The boy has a talent!

4/5/2011

Monday, April 04, 2011

4/4/2011 Kindergarten girl?

I thought we were past Katrina's "leaking" issues -- she stayed dry for many weeks, but she started the "I forgot" thing last week again. I weakly attributed it to the heat wave we had last week (like 86 degrees?! crazy!!) and playing at the water table at preschool, but she leaked all weekend long too.

Today when I picked her up from preschool, her teacher told me she'd had a full-on accident. Thing is, she doesn't care -- she doesn't even mention it. She walks around with wet smelly pants like it's no big deal. When we talk to her about it, she giggles.

Tonight at home, I was just about to serve dinner when Dave noticed a wet spot on the floor near the table. No food or drink had made it to the table yet, so he immediately checked Katrina -- soaked. She'd just peed all over the floor and just carried on like nothing!!

Well, I sure am glad Dad is back, because he took matters into his own hands. He took her upstairs, made her change, and put away all her dress-up dresses (she was wearing her favorite "ladybug" flamenco dress from Spain at the time, and it's wet), and insisted she wear a Pull-Up the rest of the day. If we had a diaper in the house, I'd make her wear that. I've discovered that the piano seat smells, her carseat smells, and anything she sits on on a regular basis smells. This is a PROBLEM!!

She screamed her head off for over half an hour about wearing the Pull-Up and sitting on the toilet until she peed before dinner, but it was worth it. We're going to talk to her preschool about the feasibility of putting her in the "baby room" for a day, with the other young toddlers who aren't potty-trained yet. The teachers have suggested giving me a real diaper and telling her she will have to wear it next time she leaks or wets her pants. This is not a medical issue, she just doesn't care. (Remind you of anyone???)

Katrina reads at at least a first-grade level, and she writes extremely well too. Her teacher told me she learns very quickly and is blessed with a fertile, vivid imagination. This child has so much potential -- but she can't go to kindergarten peeing her pants all the time!! That's a showstopper!

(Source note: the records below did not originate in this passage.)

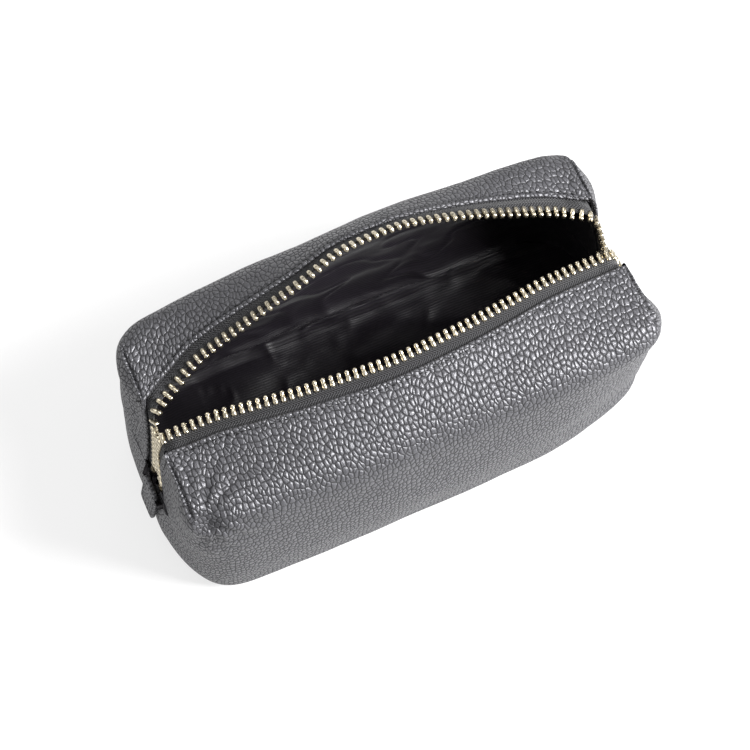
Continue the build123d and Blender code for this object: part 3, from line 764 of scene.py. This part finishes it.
def lining_bag(sides):
    verts, sink, faces, uvs, start = [], [], [], [], 0
    grids = [(g["pts"], shell_relief(side, g), side) for side, g in sides.items()]
    base = base_grid(sides)
    grids.append((base, np.zeros(base.shape[:2]), "base"))
    for pts, relief, side in grids:
        cols, rows_ = shape = pts.shape[:2]
        x, z = pts[..., 0], pts[..., 2]
        flat = pts.reshape(-1, 3)
        big = fbm(flat * np.array([0.8, 1.5, 1.3]), 36, 2, 51.0).reshape(shape)
        small = fbm(flat * np.array([0.9, 2.0, 1.6]), 14, 2, 77.0).reshape(shape)
        crease = np.abs(fbm(flat * np.array([0.7, 1.4, 1.4]), 30, 2, 23.0).reshape(shape))
        down = down_columns(pts)
        if side == "base":
            fade = np.clip((HALF - 10 - np.abs(x)) / 20, 0, 1)
            depth = 0.4
            uv = pts[..., :2]
        else:
            mouth = np.clip(np.arange(rows_)[None, :] / 26, 0, 1) ** 1.5
            fade = mouth * np.clip((HALF - 2 - np.abs(x)) / 16, 0.04, 1)
            # the cloth spans the corner between the wall and the base
            depth = 5.0 * gauss(z, 4, 9) * fade
            uv = np.stack([x, down], -1)
        if side == "back":
            # it lies flat behind the label
            away = np.maximum(np.abs(x - LABEL_MIDDLE) / (LABEL_HALF + 6), np.abs(down - 17) / 17)
            fade = fade * np.clip(away * 2.2 - 2.0, 0.04, 1)
        fold = (np.clip(big + 0.3, 0, 2) * 4.0 + np.clip(small + 0.2, 0, 2) * 0.35
                + 0.9 * np.exp(-(crease / 0.10) ** 2)) * fade
        sink.append((LINING_DEPTH + 0.1 + fold + depth - np.minimum(relief, 0)).reshape(-1))
        quads = grid_faces(cols, rows_, side == "back")
        uvs.append(uv.reshape(-1, 2)[quads])
        faces.append(quads + start)
        verts.append(flat)
        start += cols * rows_
    ob, first, normals = welded("lining_bag", verts, faces, uvs)
    inner = np.vstack(verts)[first] - normals * np.concatenate(sink)[first][:, None]
    inner[:, 2] = np.maximum(inner[:, 2], LINING_DEPTH)
    move(ob, inner)
    dress(ob, LINING_MAT,
          ["lining_front", "lining_back", "lining_base", "lining_left_end", "lining_right_end"])


# Stiffeners
FELT_INSET, FELT_FOOT, FELT_SLACK = 16, 14, 0.25
BOARD_INSET, BOARD_HALF, BOARD_COLS, BOARD_ROWS = 24, 36, 40, 20


def felt_layer(side):
    """The stiffener inside a long wall, as a closed thin slab."""
    loops, uvs = [], []
    for x in np.linspace(FELT_INSET - HALF, HALF - FELT_INSET, 60):
        points = skin(side, x)
        s = np.linspace(TAPE_WIDTH + 1.5, arc(points)[-2] - FELT_FOOT, 50)
        outer, _ = inside(side, points, s, LEATHER + LAYER_GAP + FELT_SLACK)
        inner, _ = inside(side, points, s[::-1], LEATHER + LAYER_GAP + TAPE - 0.1)
        line = np.vstack([outer, inner, outer[:1]])
        loops.append(np.column_stack([np.full(len(line), x), line]))
        uvs.append(np.column_stack([np.full(len(line), x), arc(line)]))
    ob = grid_object(f"felt_{side}", np.array(loops), np.array(uvs), flip=side == "back")
    dress(ob, FELT_MAT, [f"{side}_interlining"])


def base_stiffener():
    cols, rows_ = BOARD_COLS, BOARD_ROWS
    x, y = np.meshgrid(np.linspace(BOARD_INSET - HALF, HALF - BOARD_INSET, cols),
                       np.linspace(-BOARD_HALF, BOARD_HALF, rows_), indexing="ij")
    verts, faces, layer = [], [], cols * rows_
    for k, z in enumerate((LEATHER + LAYER_GAP, LEATHER + LAYER_GAP + TAPE)):
        verts.append(np.stack([x, y, np.full(x.shape, z)], -1).reshape(-1, 3))
        faces += [tuple(f) for f in grid_faces(cols, rows_, k == 0, layer * k)]
    rim = [i * rows_ for i in range(cols)] + list(range(layer - rows_ + 1, layer))
    rim += [i * rows_ + rows_ - 1 for i in range(cols - 2, -1, -1)] + list(range(rows_ - 2, 0, -1))
    faces += [(a, b, b + layer, a + layer) for a, b in zip(rim, rim[1:] + rim[:1])]
    ob = new_mesh("base_stiffener", np.vstack(verts), faces)
    dress(ob, FELT_MAT, ["base_board"])


# Zip
TAPE_STEP, TAPE_COLS, SELVEDGE = 0.8, 12, 0.4
END_THICKNESS = 0.62                    # of a tooth on the ends, where the rows mesh


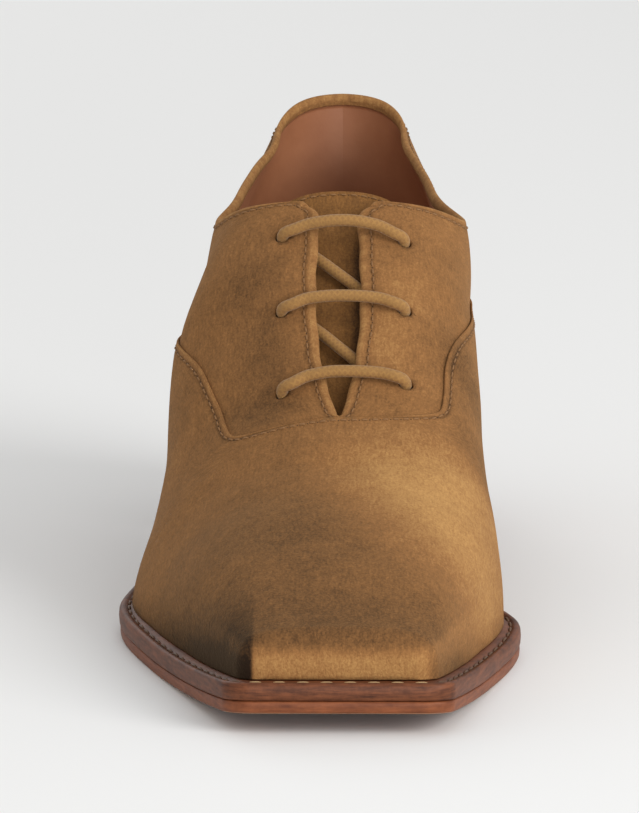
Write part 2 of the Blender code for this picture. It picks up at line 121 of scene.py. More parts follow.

Well, thank goodness I finally have something real to stress about.

4/4/2011

Sunday, April 03, 2011

4/3/2011 Y day

The only place we went and only thing we did today was go to the Y. I was going to let Gabriel stay home, but he decided to join at the last minute.

Rare chance to get all 3 in a photo, but only with the promise of fresh cinnamon rolls when we got home! (I'd made them last night and had them ready to bake.)



The rest of the day was spent cleaning up around the house and garage, in and out of the house. Gabriel is on a sudden archery kick, and made a bow out of a pencil and a rubber band, and an arrow out of another pencil. Julian followed suit and they spent a lot of time trying to poke through some newspapers they taped up as a target. I think that counts as plain old-fashioned childhood fun being creative with basic resources!

I don't want to go to work tomorrow. I'm even more upset today than yesterday about the creepy, evil experience of having a complete imbecile condescend to me and forgive me oh so understandingly about my previous insubordination and disrespect and poor work, and for thinking that he's "turned me around." I hate how it feels to act a lie, it feels dirty and disgusting and totally wrong, but there was no way to state the truth without causing a tremendous confrontation, one which I wasn't prepared for and would be sure to lose. So now I have to do yet more pretending and lying tomorrow just by not throwing up in his presence.

But at least I got started on my resume this weekend. Tempting as it is, I'm not just going to walk out, as that's unprofessional and puts a burden on my coworkers. I have a few small projects to finish and I'll plan my 2-week notice -- with a several detailed letters to the upper management in hand. Such a shame, I really like my coworkers and like the work itself -- I like almost everything about this situation except this one major malevolent element. The stress and internal conflict are too great though -- the emotional energy and depression of this weekend clearly indicate that. My job does not include being insulted or lying.